At Thursday night's Republican presidential debate, the GOP contenders did their best not to make any news. No one attacked anyone; no one disagreed on any major policy matter--except regarding a proposal to establish a national catastrophic insurance fund that would back up private insurance firms. (Rudy Giuliani, playing to Florida homeowners, voiced his support for it; Mitt Romney supported the general notion; John McCain attacked legislation that would set up such a fund as a $200 billion boondoggle.) Generally, the candidates made up a chorus for tax cuts and fighting--make that, winning--the Iraq war. (Then there was Ron Paul.) At times, the candidates hailed their rivals. It was so.... un-Democratic. No nastiness--even though McCain and Romney, essentially tied for first place in the Florida polls, have been hurling negative ads at each other. (A Romney ad assails McCain for flip-flopping on tax cuts; a McCain spot blasts Romney for...flip-flopping on tax cuts. McCain is actually comparing Romney to John Kerry.)

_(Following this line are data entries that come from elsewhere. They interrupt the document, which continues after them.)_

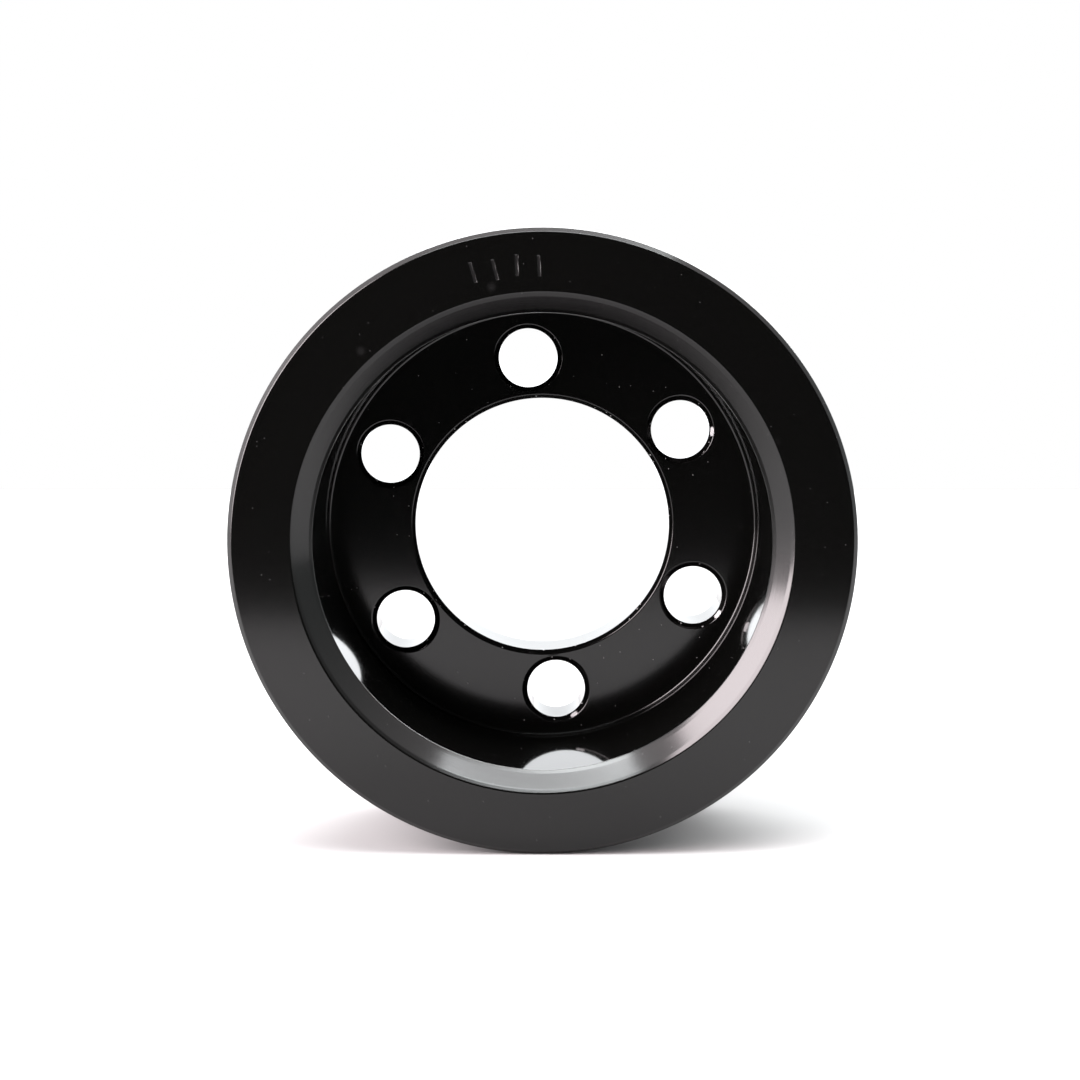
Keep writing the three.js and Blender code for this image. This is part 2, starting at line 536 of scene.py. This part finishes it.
def pulley_mesh():
    """The pulley's mesh, with its exact normals and the attributes that its finish reads."""
    angles = turned_angles()
    bore = revolve(web_outline(BORE_RADIUS, BORE_CHAMFER, BORE_EDGE), angles)
    bore = deburr(bore, BORE_RADIUS, 0, angles, BORE_UNEVEN, HOLES)
    grids = [revolve(rim_outline(), angles), bore]
    grids += [sixth_sleeve(angles, index) for index in range(HOLES)]
    places, facing, quads = join_grids(grids)

    x, y, z = places.T
    depth = np.where(y < FRONT + 0.01 * MM, mark_depth(x, z), 0)
    nudge = 0.02 * MM
    slope_x = (mark_depth(x + nudge, z) - mark_depth(x - nudge, z)) / (2 * nudge)
    slope_z = (mark_depth(x, z + nudge) - mark_depth(x, z - nudge)) / (2 * nudge)
    struck = depth > 0
    facing[struck] = np.stack([slope_x, -np.ones_like(x), slope_z], -1)[struck]
    facing /= np.linalg.norm(facing, axis=1, keepdims=True)
    places[:, 1] += depth

    mesh = bpy.data.meshes.new("pulley")
    mesh.vertices.add(len(places))
    mesh.vertices.foreach_set("co", places.ravel())
    mesh.loops.add(quads.size)
    mesh.loops.foreach_set("vertex_index", quads.ravel())
    mesh.polygons.add(len(quads))
    mesh.polygons.foreach_set("loop_start", np.arange(len(quads)) * 4)
    mesh.update(calc_edges=True)
    mesh.validate()
    mesh.polygons.foreach_set("use_smooth", np.ones(len(mesh.polygons), bool))
    mesh.normals_split_custom_set_from_vertices(facing)
    struck_share = mesh.attributes.new("struck", "FLOAT", "POINT")
    struck_share.data.foreach_set("value", depth / MARK_DEPTH)
    return mesh


pulley = bpy.data.objects.new("pulley", pulley_mesh())
scene.collection.objects.link(pulley)
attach(pulley, "root")
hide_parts("pulley_body")

# ---------------------------------------------------------------------------------------------
# The finish: dye-black anodising over fine turning marks. The walls are the smoothest. It has
# picked up dust and faint smudges. The countersinks have tiny bare nicks, and three bolt holes have
# painted highlights on their countersinks: light grey spots where the light glints.

BLACK = (0.0014, 0.0014, 0.0013, 1)
STRUCK = (0.004, 0.004, 0.004, 1)
SMUDGED = (0.006, 0.006, 0.006, 1)
DUSTY = (0.22, 0.22, 0.22, 1)
NICKED = (0.3, 0.3, 0.3, 1)
# painted highlight: the light grey of the glints on three countersinks
PAINTED_GLINT = (0.6, 0.6, 0.6, 1)
WALL_ROUGHNESS = 0.055
FACE_ROUGHNESS = 0.115
IOR = 1.45

# By how much the roughness rises on the sloped faces, over clouds, and in each kind of blemish.
SLOPE_ROUGHER = 0.065
CLOUD_ROUGHER = 0.03
STRUCK_ROUGHER = 0.2
DUST_ROUGHER = 0.4
SMUDGE_ROUGHER = 0.06

DUST = (1.4 * MM, 0.075 * MM)  # spacing and size of the spots
FACE_DUST = 0.2  # share of the recess's dust that lies on the faces
NICKS = (1.0 * MM, 0.13 * MM)
SMUDGES = (9 * MM, 0.8 * MM)
CLOUD_SCALE = 90
RECESS_EDGE = (27 * MM, 27.2 * MM)

MARK_LENGTH = 8 * MM  # along the turning
MARK_WIDTH = 0.2 * MM
BUMP_UNIT = 0.001 * MM
FLAT_BUMP = 0.25
SLOPE_BUMP = 1.5

# Where the painted highlights sit, as rows of light grey spots on the countersinks
GLINT_ROWS = ((3, -58, 3), (4, -42, 4), (5, -8, 4))  # hole, first bearing in degrees, spots in a row
GLINT_STEP = 3  # degrees between the spots
GLINT_SIZE = 0.36 * MM
GLINT_IN = 0.36 * MM  # from the hole's wall


def spots(place, spacing, size, softness=0.6):
    """1 inside small round spots, one to a cell of the given spacing, and 0 outside them."""
    settings = {"feature": "F1"}
    away = place.node("ShaderNodeTexVoronoi", "Distance", settings, Vector=place, Scale=1 / spacing)
    return 1 - away.step(softness * size / spacing, size / spacing)


def painted_glints(place):
    """1 inside the painted highlights on the countersinks and 0 outside them: light grey spots that
    stand in for the light's glints. Each is a short row of spots.
    """
    total = 0
    for hole, first, count in GLINT_ROWS:
        middle = FIRST_HOLE + SIXTH * hole
        for turn in np.radians(first + GLINT_STEP * np.arange(count)):
            x = HOLE_CIRCLE * math.cos(middle) + (HOLE_RADIUS + GLINT_IN) * math.cos(turn)
            z = HOLE_CIRCLE * math.sin(middle) + (HOLE_RADIUS + GLINT_IN) * math.sin(turn)
            centre = (x, FLOOR + HOLE_CHAMFER - GLINT_IN, z)
            settings = {"operation": "DISTANCE"}
            away = place.node("ShaderNodeVectorMath", "Value", settings, _0=place, _1=centre)
            total = 1 - away.step(0.5 * GLINT_SIZE, GLINT_SIZE) + total
    return total.math("MINIMUM", 1)


def black_anodising():
    """The pulley's only material. The turning marks are noise that is stretched along the rings."""
    material = bpy.data.materials.new("black_anodising")
    tree = tree_of(material)
    place = Link.first(tree, "ShaderNodeTexCoord", "Object")
    x, y, z = place.parts()
    normal_y = Link.first(tree, "ShaderNodeNewGeometry", "Normal").parts()[1]
    struck = Link.first(tree, "ShaderNodeAttribute", "Fac", {"attribute_name": "struck"})
    radius = (x * x + z * z).math("SQRT")
    level = normal_y * normal_y
    sloped = level * (1 - level) * 4

    along = 1 / MARK_LENGTH
    across = (radius - y) * (1 / MARK_WIDTH)
    rings = x.node("ShaderNodeCombineXYZ", X=x * along, Y=across, Z=z * along)
    marks = x.node("ShaderNodeTexNoise", Vector=rings, Scale=1, Detail=2)

    recess = 1 - radius.step(*RECESS_EDGE)
    dust = spots(place, *DUST) * (FACE_DUST + (1 - FACE_DUST) * recess)
    nicks = spots(place, *NICKS) * sloped * recess
    smudges = spots(place, *SMUDGES, 0)
    clouds = place.node("ShaderNodeTexNoise", Vector=place, Scale=CLOUD_SCALE, Detail=2)

    colour = dust.mix(BLACK, DUSTY)
    colour = nicks.mix(colour, NICKED)
    # Painted highlights: light grey spots where the light glints on the countersinks of three bolt
    # holes
    colour = painted_glints(place).mix(colour, PAINTED_GLINT)
    colour = smudges.mix(colour, SMUDGED)
    colour = struck.mix(colour, STRUCK)
    rough = WALL_ROUGHNESS + level * (FACE_ROUGHNESS - WALL_ROUGHNESS) + sloped * SLOPE_ROUGHER
    rough = rough + (clouds - 0.5) * CLOUD_ROUGHER + struck * STRUCK_ROUGHER
    rough = rough + dust * DUST_ROUGHER + smudges * SMUDGE_ROUGHER
    bumps = (marks - 0.5) * (FLAT_BUMP + sloped * SLOPE_BUMP)
    relief = bumps.node("ShaderNodeBump", Height=bumps, Distance=BUMP_UNIT)
    surface = colour.node(
        "ShaderNodeBsdfPrincipled",
        Base_Color=colour,
        Roughness=rough,
        IOR=IOR,
        Normal=relief,
    )
    surface.node("ShaderNodeOutputMaterial", Surface=surface)
    return material


pulley.data.materials.append(black_anodising())
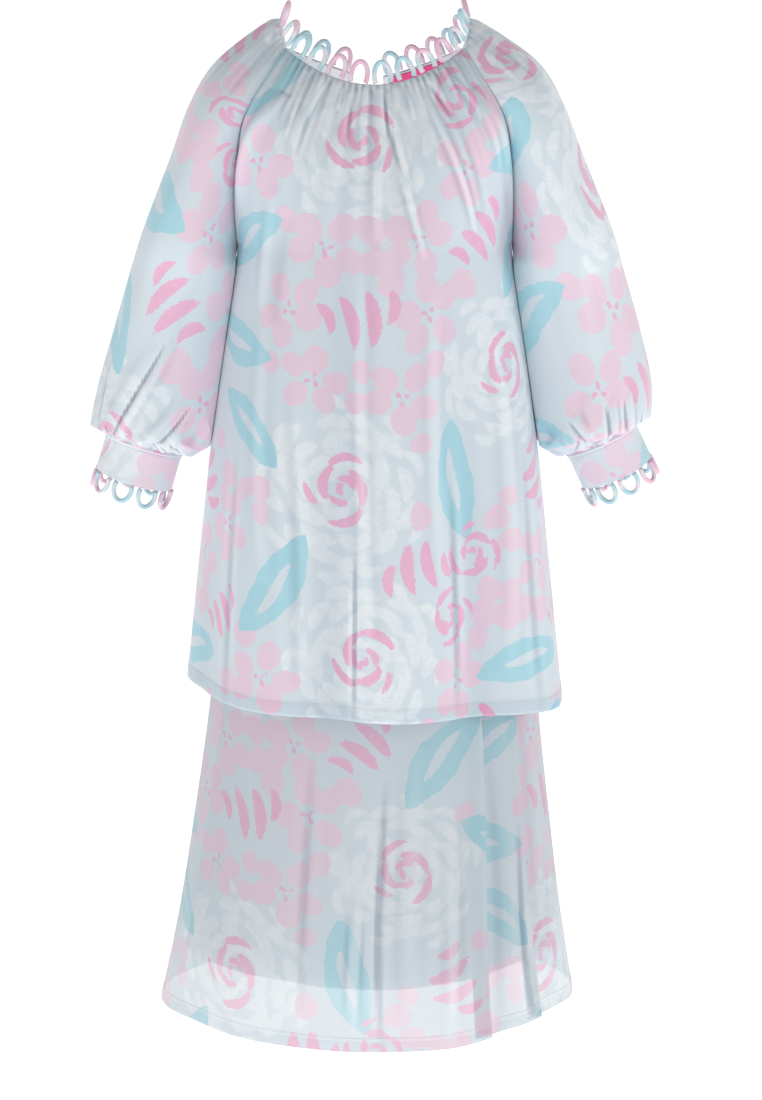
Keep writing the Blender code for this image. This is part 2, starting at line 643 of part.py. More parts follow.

If you were forced to pick a winner--and in the absence of policy disputes, the debate was all about the horse race--you'd probably have to choose Romney, who seemed quasi-commanding and who this night, for some reason, looked more like Hollywood's idea of a president than usual. But no candidate hurt his own prospects. That doesn't mean, though, they didn't come out with some whoppers. Here's a sampling:
* Moderator Tim Russert asked McCain about a comment McCain had supposedly made--"I know a lot less about economics than I do about military and foreign policy issues; I still need to be educated"--and McCain shot back, "I don't know where you got that quote from; I'm very well-versed in economics." Well, McCain did tell the Baltimore Sun, "The issue of economics is something that I've really never understood as well as I should." So much for being "well-versed."